Applying Depth and Liquidity Insights Professionally
Prop firms allocate capital to strategies exploiting liquidity and depth reading. Some desks run algorithms to detect iceberg orders—large hidden blocks split into visible parts—by tracking replenishment patterns at bid/ask levels.
Large buyers may absorb ask depth gradually to prevent price spikes, while sellers deploy similar hiding tactics on bid levels. Recognizing this behavior requires monitoring the “resting-to-executed” ratio over short intervals.

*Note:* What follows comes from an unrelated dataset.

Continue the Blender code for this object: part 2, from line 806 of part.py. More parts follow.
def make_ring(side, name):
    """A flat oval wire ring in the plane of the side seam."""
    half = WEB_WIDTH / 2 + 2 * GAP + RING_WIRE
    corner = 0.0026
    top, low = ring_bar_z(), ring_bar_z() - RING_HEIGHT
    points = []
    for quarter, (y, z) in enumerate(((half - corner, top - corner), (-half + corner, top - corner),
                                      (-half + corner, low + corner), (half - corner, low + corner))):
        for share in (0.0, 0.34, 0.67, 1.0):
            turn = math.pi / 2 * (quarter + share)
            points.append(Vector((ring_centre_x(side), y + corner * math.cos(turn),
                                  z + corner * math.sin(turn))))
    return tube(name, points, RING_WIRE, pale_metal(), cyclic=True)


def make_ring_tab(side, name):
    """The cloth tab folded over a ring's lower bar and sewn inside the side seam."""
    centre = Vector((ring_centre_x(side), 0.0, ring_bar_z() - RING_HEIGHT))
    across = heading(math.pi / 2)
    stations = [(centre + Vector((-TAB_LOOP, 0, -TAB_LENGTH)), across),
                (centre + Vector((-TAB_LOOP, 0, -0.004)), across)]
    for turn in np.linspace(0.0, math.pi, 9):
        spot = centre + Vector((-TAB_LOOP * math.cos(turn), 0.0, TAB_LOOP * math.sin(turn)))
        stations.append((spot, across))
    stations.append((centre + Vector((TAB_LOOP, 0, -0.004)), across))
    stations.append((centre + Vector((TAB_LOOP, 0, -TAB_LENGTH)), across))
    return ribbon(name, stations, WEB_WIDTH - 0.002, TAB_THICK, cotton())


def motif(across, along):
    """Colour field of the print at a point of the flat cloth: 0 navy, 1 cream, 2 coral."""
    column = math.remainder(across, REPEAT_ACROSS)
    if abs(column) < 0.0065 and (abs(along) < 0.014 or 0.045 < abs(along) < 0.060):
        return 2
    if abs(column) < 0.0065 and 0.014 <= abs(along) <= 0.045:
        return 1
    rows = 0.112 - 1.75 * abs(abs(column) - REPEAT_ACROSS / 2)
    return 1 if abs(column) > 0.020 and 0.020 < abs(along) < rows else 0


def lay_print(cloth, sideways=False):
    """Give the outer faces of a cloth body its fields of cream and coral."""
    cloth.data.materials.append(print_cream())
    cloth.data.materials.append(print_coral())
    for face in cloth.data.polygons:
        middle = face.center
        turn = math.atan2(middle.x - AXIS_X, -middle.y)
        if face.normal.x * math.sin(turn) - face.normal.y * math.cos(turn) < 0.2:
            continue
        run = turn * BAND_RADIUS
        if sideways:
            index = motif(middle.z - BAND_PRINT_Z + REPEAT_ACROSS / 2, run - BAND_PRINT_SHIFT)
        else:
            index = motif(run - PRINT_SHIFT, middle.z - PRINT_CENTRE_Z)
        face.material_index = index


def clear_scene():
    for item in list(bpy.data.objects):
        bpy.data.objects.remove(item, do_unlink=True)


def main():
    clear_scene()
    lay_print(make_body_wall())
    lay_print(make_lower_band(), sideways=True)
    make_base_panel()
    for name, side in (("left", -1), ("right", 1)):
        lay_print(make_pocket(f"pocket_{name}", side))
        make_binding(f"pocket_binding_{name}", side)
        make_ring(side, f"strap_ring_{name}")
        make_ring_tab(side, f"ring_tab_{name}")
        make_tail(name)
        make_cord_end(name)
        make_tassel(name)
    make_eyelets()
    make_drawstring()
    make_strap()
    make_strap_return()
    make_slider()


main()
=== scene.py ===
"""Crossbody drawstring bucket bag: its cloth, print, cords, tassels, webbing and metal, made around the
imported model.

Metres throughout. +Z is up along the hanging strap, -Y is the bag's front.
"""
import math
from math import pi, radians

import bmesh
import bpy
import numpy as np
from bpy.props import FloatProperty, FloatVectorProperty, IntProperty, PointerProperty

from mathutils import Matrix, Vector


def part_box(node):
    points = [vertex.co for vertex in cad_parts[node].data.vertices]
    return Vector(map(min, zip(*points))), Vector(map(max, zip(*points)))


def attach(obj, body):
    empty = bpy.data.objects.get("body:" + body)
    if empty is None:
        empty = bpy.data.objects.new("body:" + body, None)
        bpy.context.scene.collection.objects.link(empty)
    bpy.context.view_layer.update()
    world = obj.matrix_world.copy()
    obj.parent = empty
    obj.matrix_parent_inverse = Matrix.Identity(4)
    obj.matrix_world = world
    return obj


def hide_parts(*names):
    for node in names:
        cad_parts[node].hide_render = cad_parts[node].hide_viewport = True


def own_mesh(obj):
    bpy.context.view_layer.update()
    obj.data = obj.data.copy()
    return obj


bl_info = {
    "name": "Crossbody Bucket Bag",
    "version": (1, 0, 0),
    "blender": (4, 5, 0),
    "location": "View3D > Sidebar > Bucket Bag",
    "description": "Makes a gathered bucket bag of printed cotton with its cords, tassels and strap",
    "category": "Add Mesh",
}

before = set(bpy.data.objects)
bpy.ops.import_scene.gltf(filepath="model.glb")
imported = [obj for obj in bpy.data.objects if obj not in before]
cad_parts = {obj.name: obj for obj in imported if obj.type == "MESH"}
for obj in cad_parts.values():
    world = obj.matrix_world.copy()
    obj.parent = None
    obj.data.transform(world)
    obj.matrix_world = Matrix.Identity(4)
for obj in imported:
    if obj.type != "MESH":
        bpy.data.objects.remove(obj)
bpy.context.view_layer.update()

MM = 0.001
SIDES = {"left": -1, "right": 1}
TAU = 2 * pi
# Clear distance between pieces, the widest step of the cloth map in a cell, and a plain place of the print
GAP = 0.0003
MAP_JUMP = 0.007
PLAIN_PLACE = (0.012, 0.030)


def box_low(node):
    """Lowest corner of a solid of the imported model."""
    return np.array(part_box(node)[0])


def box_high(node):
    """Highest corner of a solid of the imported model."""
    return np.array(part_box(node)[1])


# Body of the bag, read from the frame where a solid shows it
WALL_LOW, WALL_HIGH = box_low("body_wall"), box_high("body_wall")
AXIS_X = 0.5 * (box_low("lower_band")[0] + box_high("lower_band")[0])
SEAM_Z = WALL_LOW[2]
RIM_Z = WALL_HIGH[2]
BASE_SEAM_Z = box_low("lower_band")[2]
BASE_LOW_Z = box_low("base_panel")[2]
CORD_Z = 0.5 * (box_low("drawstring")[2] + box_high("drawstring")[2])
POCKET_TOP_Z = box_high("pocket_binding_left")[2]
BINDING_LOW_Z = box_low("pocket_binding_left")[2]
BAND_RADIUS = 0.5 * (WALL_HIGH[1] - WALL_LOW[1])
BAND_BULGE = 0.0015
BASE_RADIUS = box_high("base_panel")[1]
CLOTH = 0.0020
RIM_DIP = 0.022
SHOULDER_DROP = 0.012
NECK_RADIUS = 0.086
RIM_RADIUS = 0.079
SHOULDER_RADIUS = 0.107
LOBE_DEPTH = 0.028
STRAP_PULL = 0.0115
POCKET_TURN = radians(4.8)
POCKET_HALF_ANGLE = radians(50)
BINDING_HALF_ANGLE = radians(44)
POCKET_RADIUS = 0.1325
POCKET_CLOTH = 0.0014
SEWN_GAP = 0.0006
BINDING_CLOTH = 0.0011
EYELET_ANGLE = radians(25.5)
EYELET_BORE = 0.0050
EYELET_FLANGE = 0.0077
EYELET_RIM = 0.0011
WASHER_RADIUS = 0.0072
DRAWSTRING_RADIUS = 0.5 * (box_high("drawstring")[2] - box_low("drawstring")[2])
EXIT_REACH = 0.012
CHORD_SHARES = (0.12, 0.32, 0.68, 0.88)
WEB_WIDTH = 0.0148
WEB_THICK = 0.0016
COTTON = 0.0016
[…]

Algorithmic ATS (Automated Trading Systems) tune parameters to avoid shallow markets, exiting positions when depth drops below defined liquidity thresholds, typically 25% of average 5-minute depth volume in ES or NQ.
Advanced traders overlay depth data with order flow imbalance indicators and volume-weighted average price (VWAP) to achieve precision entry and exit points.
Key Takeaways
- Bid/ask depth quantifies resting order volumes at each price, revealing market intent and liquidity.
- Imbalances between bid and ask depth predict short-term price pressure; ratios outside 0.6-1.4 suggest directional bias.
- Institutional algos and prop desks monitor depth for execution optimization and order concealment detection.
- Depth signals can fail due to spoofing, news events, or sudden liquidity withdrawal, especially on short timeframes.
- Combine depth reading with volume profiles, price action, and multiple timeframes for robust trading decisions.